NBPE is currently 106% invested, which means the team is not under pressure to invest over the short term. The balance sheet remains strong, with total available liquidity of $371 million at 30/06/2022, represented by $71 million of cash and $300 million of available undrawn credit line. The company expects an additional $39 million of cash proceeds from announced realisations by year end and the final capital entitlement of £63.4 million ($76.4 million equivalent) for the 2022 ZDPs was repaid at the maturity date at the end of September.
The board state in the interims that they recognise the importance of income to shareholders, and so have maintained the dividend, despite the decline in NAV over the first half. Total dividends for the year so far represent a 30% increase relative to 2021, and an annual dividend yield of approximately 3.4% of NAV and 5.0% on the share price at 31/08/2022.
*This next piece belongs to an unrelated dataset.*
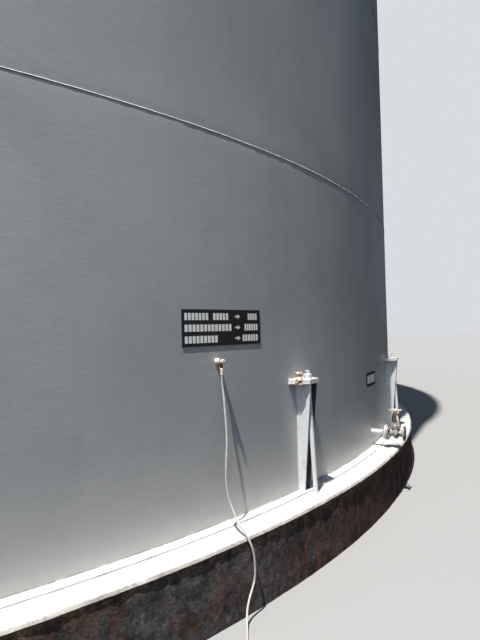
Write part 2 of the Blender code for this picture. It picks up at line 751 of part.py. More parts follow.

NBPE’s discount has widened significantly this year, as have investment trusts generally, and the listed private equity sector. JPMorgan Cazenove estimate that NBPE’s discount (adjusting the latest NAV for subsequent FX moves and share price changes of the c 12% of NAV exposed to quoted holdings) is c. 39%. One might reasonably expect that if the world tips into recession, then earnings growth will be impacted. However, NB point out that the private equity managers who NBPE invests alongside are high quality private equity managers with the skills and expertise to navigate challenging environments. They are also experienced at quickly getting onto the front foot to help investee companies benefit from competitors’ weakness. Certainly, NBPE’s portfolio underlying leverage of 5.7x on a net debt to EBITDA basis is higher than public markets, but we think it is a fair expectation that the resilience of the earnings and dynamism of the management teams mean these companies should outperform public market competitors. As such, a discount of 39% seems a more than adequate margin for error.
NBPE is holding a capital markets event on Thursday 6 October 2022 at 2pm.